==== RECORDS SUPPLIED

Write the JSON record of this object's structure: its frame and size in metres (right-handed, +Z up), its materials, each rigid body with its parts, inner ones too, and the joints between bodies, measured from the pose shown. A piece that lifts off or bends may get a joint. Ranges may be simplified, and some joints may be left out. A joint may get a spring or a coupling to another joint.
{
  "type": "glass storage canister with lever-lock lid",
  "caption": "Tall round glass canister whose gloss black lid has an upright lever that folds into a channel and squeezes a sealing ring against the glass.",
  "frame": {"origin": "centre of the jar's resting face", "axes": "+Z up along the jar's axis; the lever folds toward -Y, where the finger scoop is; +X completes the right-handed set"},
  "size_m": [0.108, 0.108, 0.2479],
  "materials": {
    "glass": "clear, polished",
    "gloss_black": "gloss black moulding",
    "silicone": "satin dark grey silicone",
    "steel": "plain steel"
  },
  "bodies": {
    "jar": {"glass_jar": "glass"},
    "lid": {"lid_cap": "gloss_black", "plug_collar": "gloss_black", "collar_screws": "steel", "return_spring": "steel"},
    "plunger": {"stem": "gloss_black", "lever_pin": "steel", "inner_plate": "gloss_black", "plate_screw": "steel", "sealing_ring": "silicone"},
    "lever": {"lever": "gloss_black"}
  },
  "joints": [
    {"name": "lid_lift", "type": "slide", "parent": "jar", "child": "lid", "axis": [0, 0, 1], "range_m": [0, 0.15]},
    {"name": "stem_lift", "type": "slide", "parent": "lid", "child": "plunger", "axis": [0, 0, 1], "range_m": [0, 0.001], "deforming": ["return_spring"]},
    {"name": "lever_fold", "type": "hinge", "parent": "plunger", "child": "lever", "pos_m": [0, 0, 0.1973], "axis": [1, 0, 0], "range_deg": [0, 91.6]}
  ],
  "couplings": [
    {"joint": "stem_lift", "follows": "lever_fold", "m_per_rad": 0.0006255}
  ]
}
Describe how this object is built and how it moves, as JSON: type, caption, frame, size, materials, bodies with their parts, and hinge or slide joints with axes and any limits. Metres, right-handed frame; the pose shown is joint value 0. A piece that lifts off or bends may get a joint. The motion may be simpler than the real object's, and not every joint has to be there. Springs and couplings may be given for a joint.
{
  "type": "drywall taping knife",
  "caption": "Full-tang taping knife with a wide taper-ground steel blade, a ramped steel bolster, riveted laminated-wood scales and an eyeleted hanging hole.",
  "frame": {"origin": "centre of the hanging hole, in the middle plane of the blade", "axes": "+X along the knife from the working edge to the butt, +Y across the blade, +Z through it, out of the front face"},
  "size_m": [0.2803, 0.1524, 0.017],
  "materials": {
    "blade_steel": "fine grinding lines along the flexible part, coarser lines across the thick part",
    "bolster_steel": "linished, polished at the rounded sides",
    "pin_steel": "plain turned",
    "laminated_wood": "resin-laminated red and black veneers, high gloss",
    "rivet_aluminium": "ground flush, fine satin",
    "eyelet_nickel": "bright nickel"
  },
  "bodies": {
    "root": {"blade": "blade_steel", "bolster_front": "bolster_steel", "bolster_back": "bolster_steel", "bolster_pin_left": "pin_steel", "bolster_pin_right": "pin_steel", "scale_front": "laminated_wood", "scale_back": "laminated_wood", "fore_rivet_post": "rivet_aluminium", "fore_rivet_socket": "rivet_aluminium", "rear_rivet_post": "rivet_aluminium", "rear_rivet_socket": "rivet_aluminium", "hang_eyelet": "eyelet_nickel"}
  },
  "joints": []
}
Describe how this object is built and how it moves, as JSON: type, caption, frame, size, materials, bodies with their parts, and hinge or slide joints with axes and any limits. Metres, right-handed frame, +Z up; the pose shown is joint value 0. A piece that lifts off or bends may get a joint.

========

» **TASK INSTRUCTIONS**
Please quote the records above exactly, without skipping a line.

» **SOLUTION**
Write the JSON record of this object's structure: its frame and size in metres (right-handed, +Z up), its materials, each rigid body with its parts, inner ones too, and the joints between bodies, measured from the pose shown. A piece that lifts off or bends may get a joint. Ranges may be simplified, and some joints may be left out. A joint may get a spring or a coupling to another joint.
{
  "type": "glass storage canister with lever-lock lid",
  "caption": "Tall round glass canister whose gloss black lid has an upright lever that folds into a channel and squeezes a sealing ring against the glass.",
  "frame": {"origin": "centre of the jar's resting face", "axes": "+Z up along the jar's axis; the lever folds toward -Y, where the finger scoop is; +X completes the right-handed set"},
  "size_m": [0.108, 0.108, 0.2479],
  "materials": {
    "glass": "clear, polished",
    "gloss_black": "gloss black moulding",
    "silicone": "satin dark grey silicone",
    "steel": "plain steel"
  },
  "bodies": {
    "jar": {"glass_jar": "glass"},
    "lid": {"lid_cap": "gloss_black", "plug_collar": "gloss_black", "collar_screws": "steel", "return_spring": "steel"},
    "plunger": {"stem": "gloss_black", "lever_pin": "steel", "inner_plate": "gloss_black", "plate_screw": "steel", "sealing_ring": "silicone"},
    "lever": {"lever": "gloss_black"}
  },
  "joints": [
    {"name": "lid_lift", "type": "slide", "parent": "jar", "child": "lid", "axis": [0, 0, 1], "range_m": [0, 0.15]},
    {"name": "stem_lift", "type": "slide", "parent": "lid", "child": "plunger", "axis": [0, 0, 1], "range_m": [0, 0.001], "deforming": ["return_spring"]},
    {"name": "lever_fold", "type": "hinge", "parent": "plunger", "child": "lever", "pos_m": [0, 0, 0.1973], "axis": [1, 0, 0], "range_deg": [0, 91.6]}
  ],
  "couplings": [
    {"joint": "stem_lift", "follows": "lever_fold", "m_per_rad": 0.0006255}
  ]
}
Describe how this object is built and how it moves, as JSON: type, caption, frame, size, materials, bodies with their parts, and hinge or slide joints with axes and any limits. Metres, right-handed frame; the pose shown is joint value 0. A piece that lifts off or bends may get a joint. The motion may be simpler than the real object's, and not every joint has to be there. Springs and couplings may be given for a joint.
{
  "type": "drywall taping knife",
  "caption": "Full-tang taping knife with a wide taper-ground steel blade, a ramped steel bolster, riveted laminated-wood scales and an eyeleted hanging hole.",
  "frame": {"origin": "centre of the hanging hole, in the middle plane of the blade", "axes": "+X along the knife from the working edge to the butt, +Y across the blade, +Z through it, out of the front face"},
  "size_m": [0.2803, 0.1524, 0.017],
  "materials": {
    "blade_steel": "fine grinding lines along the flexible part, coarser lines across the thick part",
    "bolster_steel": "linished, polished at the rounded sides",
    "pin_steel": "plain turned",
    "laminated_wood": "resin-laminated red and black veneers, high gloss",
    "rivet_aluminium": "ground flush, fine satin",
    "eyelet_nickel": "bright nickel"
  },
  "bodies": {
    "root": {"blade": "blade_steel", "bolster_front": "bolster_steel", "bolster_back": "bolster_steel", "bolster_pin_left": "pin_steel", "bolster_pin_right": "pin_steel", "scale_front": "laminated_wood", "scale_back": "laminated_wood", "fore_rivet_post": "rivet_aluminium", "fore_rivet_socket": "rivet_aluminium", "rear_rivet_post": "rivet_aluminium", "rear_rivet_socket": "rivet_aluminium", "hang_eyelet": "eyelet_nickel"}
  },
  "joints": []
}
Describe how this object is built and how it moves, as JSON: type, caption, frame, size, materials, bodies with their parts, and hinge or slide joints with axes and any limits. Metres, right-handed frame, +Z up; the pose shown is joint value 0. A piece that lifts off or bends may get a joint.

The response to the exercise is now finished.